An international team of astronomers on Monday announced the discovery of a large asteroid whose orbit crosses that of Earth, creating a small chance far in the future of a catastrophic collision.
The 1.5 kilometer- (0.9 mile-) wide asteroid, named 2022 AP7, was discovered in area notoriously difficult to spot objects due to the glare from the Sun.
It was found along with two other near-Earth asteroids using a high-tech instrument on the Victor M. Blanco telescope in Chile that was originally developed to study dark matter.
"2022 AP7 crosses Earth's orbit, which makes it a potentially hazardous asteroid, but it currently does not now or anytime in the future have a trajectory that will have it collide with the Earth," said lead author of the findings, astronomer Scott Sheppard of the Carnegie Institution for Science.
The potential threat comes from the fact that like any orbiting object, its trajectory will be slowly modified due to myriad gravitational forces, notably by planets. Forecasts are therefore difficult on the very long term.
The newly-discovered asteroid is "the largest object that is potentially hazardous to Earth to be discovered in the last eight years," said NOIRLab, a US-funded research group that operates multiple observatories.

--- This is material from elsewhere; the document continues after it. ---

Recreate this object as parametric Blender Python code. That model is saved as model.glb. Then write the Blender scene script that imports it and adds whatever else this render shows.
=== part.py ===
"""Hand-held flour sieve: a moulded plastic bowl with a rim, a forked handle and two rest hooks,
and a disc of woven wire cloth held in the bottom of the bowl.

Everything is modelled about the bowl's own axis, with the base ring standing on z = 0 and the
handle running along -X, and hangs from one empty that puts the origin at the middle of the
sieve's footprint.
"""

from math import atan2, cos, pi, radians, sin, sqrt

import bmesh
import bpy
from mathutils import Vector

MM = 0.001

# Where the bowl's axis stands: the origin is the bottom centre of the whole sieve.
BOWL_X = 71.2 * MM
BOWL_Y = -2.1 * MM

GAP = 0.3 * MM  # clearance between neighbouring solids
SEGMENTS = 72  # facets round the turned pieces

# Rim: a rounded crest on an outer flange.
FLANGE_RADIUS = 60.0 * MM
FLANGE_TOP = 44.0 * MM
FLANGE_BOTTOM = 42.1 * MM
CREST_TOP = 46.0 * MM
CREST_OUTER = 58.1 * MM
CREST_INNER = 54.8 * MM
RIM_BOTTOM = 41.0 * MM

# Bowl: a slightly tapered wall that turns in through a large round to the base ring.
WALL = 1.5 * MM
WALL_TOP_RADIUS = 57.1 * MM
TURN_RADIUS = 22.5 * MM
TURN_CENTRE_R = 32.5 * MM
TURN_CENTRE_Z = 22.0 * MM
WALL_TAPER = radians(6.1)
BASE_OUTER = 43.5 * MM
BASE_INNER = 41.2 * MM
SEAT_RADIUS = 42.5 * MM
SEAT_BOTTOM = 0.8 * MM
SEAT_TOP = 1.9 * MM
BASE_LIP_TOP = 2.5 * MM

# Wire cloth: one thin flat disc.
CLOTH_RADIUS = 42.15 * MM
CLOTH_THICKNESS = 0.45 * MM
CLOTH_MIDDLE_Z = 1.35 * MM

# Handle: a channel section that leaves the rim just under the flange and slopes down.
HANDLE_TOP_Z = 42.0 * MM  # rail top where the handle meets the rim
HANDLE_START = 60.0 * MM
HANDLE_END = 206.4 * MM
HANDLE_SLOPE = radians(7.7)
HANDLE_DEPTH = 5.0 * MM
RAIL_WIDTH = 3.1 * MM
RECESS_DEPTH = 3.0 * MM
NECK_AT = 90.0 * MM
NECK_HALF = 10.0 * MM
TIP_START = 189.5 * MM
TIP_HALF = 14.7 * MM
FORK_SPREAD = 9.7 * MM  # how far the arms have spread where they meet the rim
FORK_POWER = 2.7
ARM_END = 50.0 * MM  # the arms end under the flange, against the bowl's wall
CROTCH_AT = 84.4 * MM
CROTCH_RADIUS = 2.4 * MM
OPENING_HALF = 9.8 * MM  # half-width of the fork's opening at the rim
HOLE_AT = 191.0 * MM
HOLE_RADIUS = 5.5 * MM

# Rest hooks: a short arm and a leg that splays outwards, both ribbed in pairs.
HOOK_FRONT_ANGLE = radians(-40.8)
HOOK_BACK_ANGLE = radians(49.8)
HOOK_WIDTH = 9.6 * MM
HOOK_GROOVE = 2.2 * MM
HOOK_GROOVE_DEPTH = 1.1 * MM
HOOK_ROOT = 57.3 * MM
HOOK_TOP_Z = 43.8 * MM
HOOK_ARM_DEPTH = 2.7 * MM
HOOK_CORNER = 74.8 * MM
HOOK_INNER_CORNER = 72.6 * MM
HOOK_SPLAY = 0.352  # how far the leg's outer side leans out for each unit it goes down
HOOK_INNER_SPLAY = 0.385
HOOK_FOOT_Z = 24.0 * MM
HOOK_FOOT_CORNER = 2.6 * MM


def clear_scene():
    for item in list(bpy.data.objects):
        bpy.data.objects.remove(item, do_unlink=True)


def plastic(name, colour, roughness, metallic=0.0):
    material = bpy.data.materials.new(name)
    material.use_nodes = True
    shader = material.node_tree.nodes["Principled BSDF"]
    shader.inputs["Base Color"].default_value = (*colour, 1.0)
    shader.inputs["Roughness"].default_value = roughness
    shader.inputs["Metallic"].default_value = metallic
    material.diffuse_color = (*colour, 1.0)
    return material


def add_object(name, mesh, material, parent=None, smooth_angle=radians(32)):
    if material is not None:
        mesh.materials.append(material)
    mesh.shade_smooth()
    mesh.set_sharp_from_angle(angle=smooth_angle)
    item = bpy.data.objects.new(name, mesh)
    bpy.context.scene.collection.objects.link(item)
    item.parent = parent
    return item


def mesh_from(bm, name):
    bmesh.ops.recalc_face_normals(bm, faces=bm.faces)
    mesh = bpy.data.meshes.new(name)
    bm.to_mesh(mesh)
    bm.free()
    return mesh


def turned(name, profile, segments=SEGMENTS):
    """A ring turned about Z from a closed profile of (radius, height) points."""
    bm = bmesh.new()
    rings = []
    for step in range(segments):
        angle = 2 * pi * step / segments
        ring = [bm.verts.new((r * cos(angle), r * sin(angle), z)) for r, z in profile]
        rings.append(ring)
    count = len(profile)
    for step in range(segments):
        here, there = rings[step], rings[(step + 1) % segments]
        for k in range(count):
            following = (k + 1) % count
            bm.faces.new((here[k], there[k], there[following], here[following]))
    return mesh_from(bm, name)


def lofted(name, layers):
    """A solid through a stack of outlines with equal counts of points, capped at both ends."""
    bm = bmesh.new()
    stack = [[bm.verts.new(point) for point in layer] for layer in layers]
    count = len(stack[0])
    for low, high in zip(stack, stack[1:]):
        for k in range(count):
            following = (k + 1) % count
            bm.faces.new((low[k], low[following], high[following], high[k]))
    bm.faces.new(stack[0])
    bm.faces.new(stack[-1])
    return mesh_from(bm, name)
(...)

2022 AP7 takes five years to circle the Sun under its current orbit, which at its closest point to Earth remain several million kilometers away.
The risk is therefore very small, but in case of a collision, an asteroid of that size "would have a devastating impact on life as we know it," said Sheppard. He explained that dust launched into the air would have a major cooling effect, provoking an "extinction event like hasn't been seen on Earth in millions of years."

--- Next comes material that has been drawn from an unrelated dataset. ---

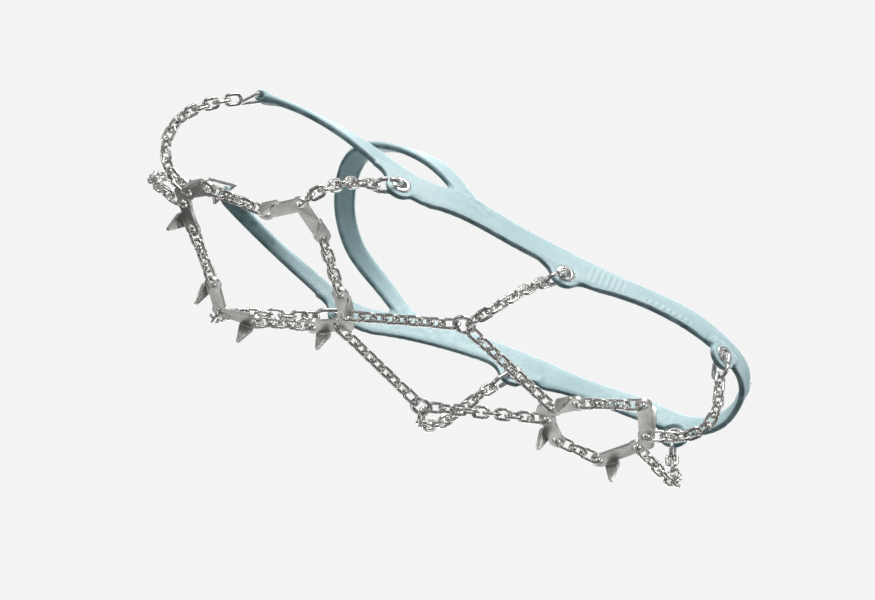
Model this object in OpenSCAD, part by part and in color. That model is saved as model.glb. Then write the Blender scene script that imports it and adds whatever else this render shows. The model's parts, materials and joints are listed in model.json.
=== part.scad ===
// Shoe ice cleats for a right shoe, in the shape they hold when worn: an elastomer
// harness round the upper, steel chains down over the edges of the sole, and six
// spiked plates under the tread. The shoe itself isn't part of the object.
// +X points to the toe, +Y to the inner (medial) side and +Z up. The origin is on
// the ground, under the middle of the cleats.

/* [Harness] */
// Thickness of the elastomer band
band_t = 3.6; // [3:0.1:4.2]
// Outer radius of the lugs that hang below the band
lug_r = 7.2; // [6.8:0.1:8]
// Thickness of a lug
lug_t = 3; // [2.8:0.1:3.2]
// Half length of the eye at the end of a front arm
eye_half = 3.6; // [3.4:0.1:3.8]

/* [Grommets and hooks] */
// Radius of the hole through a grommet
grommet_bore_r = 2.6; // [2.4:0.1:2.8]
// Outer radius of a grommet's flange
grommet_flange_r = 4.7; // [4.4:0.1:4.9]
// Wire diameter of the hooks and junction rings
hook_wire = 2.2; // [2:0.1:2.4]
// Radius of a hook's rounded ends, on the middle of the wire
hook_bend_r = 4.4; // [4.3:0.1:4.6]
// Length of a hook, between the middles of the wire at its two ends
hook_len = 14; // [13.6:0.1:15]

/* [Chain] */
// Wire diameter of the chain links
link_wire = 1.7; // [1.6:0.1:1.8]
// Length of a chain link, between the middles of the wire at its two ends
link_len = 7.8; // [7.4:0.1:8.2]
// Radius of a chain link's rounded ends, on the middle of the wire
link_bend_r = 2.45; // [2.4:0.05:2.6]
// Length of the larger link that joins a chain to a plate or a ring
end_link_len = 9.4; // [9.2:0.1:9.8]
// Radius of that larger link's rounded ends
end_link_bend_r = 3; // [2.9:0.05:3.1]
// Least play where two links meet
link_play = 0.12; // [0.08:0.01:0.3]

/* [Spiked plates] */
// Thickness of the steel plates
plate_t = 1.8; // [1.5:0.1:2]
// Width of a plate's arms
arm_w = 6.4; // [6:0.1:7]
// Radius of the rounded pad round an end hole
pad_r = 4; // [3.8:0.1:4.2]
// Radius of the holes that take a chain link
hole_r = 2.2; // [2.1:0.05:2.4]
// Height of a spike below the plate
spike_h = 10; // [8:0.5:12]
// Radius of a plate's rounded corner
corner_r = 3.5; // [3.4:0.1:3.8]
// Width of a spike at its root
spike_w = 7; // [6:0.5:8]
// Width between the end holes of a forefoot plate
small_span = 28; // [26:0.5:30]
// Distance from the corner of a forefoot plate to the line of its end holes
small_depth = 12; // [11:0.5:13]
// Width between the end holes of the rear heel plate
heel_span = 46; // [44:0.5:48]
// Distance from the corner of the rear heel plate to the line of its end holes
heel_depth = 13.5; // [12.5:0.5:14.5]

/* [Hidden] */
$fn = 48;
rubber = [0.74, 0.85, 0.87];
steel = [0.72, 0.71, 0.69];
bright = [0.82, 0.82, 0.80];
link_r = link_wire / 2;
hook_r = hook_wire / 2;
ring_bend_r = 4.6;
// Middle of the plates' thickness where the sole is flat, with the spike tips on the ground
plate_z = spike_h + plate_t / 2;

// ---- Plates: corner position, turn about Z of the way the corner points, tilt up of the corner
plate_a = [[131, 11, 24], 0, 18];
plate_b = [[77, 46, plate_z + 5], 86, 5];
plate_c = [[92.7, -43, plate_z + 7], -66, 8];
plate_d = [[34.5, -6.5, plate_z], 192, 0];
plate_e = [[-65.5, -1, plate_z], 0, 0];
plate_f = [[-115.3, 5.5, plate_z + 4], 186.5, 12];
small = [small_span, small_depth];
large = [heel_span, heel_depth];

// ---- Junction rings under the waist of the sole
ring_medial = [-14.5, 26, plate_z + 1];
ring_lateral = [-13.5, -36, plate_z + 1];

// ---- Lugs on the inner side: position of the hole, turn of the way the hole faces, height of
// the band's lower edge above the hole, and radius of the blends on both sides of the lug
lug_front = [[40, 47.4, 54], 2, 5.2, 9];
lug_mid = [[-47, 37.2, 59], 4, 0.6, 8];
lug_rear = [[-130.5, 31.2, 63], 27, 1.6, 1];

// ---- Harness stations on the inner side, from the heel to the end of the front arm:
// x, y and z of the band's middle, its height, and how far its face leans up
heel_x = -150;
band_stations = [
    [heel_x, 0, 70.5, 13, 0], [-149, 11, 70.5, 13, 0], [-143, 22.5, 70, 12.5, 0],
    [-131, 30, 70, 12.5, 2], [-111, 34.2, 72.5, 14.5, 5], [-91, 36, 71, 12.5, 5],
    [-74, 36.6, 68.8, 13.4, 4], [-58, 36.9, 66.2, 18.5, 4], [-42, 37.4, 67.5, 14.5, 3],
    [-20, 39.4, 66, 14.5, 3], [0, 43, 64.8, 15.5, 3], [16, 45.8, 61.6, 15, 2],
    [30, 47, 56.8, 16.4, 0], [43, 47.4, 60.2, 11, 0], [60, 47.2, 66.5, 9, 10],
    [76, 46, 71.5, 8, 28], [92, 43.4, 75.8, 7.6, 42], [106, 39.5, 79.2, 8.2, 48],
    [116, 35.6, 81.2, 8.8, 50]
];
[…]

His team's results were published in the scientific journal The Astronomical Journal. The two other asteroids pose no risk to Earth, but one is the closest asteroid to the Sun ever found.
Some 30,000 asteroids of all sizes -- including more than 850 larger than a kilometer wide -- have been catalogued in the vicinity of the Earth, earning them the label "Near Earth Objects" (NEOs). None of them threaten Earth for the next 100 years.
According to Sheppard, there are "likely 20 to 50 large NEOs left to find," but most are on orbits that put them in the Sun's glare.
In preparation for a future discovery of a more threatening object, NASA conducted a test mission in late September in which it collided a spacecraft with an asteroid, proving that it was possible to change its trajectory.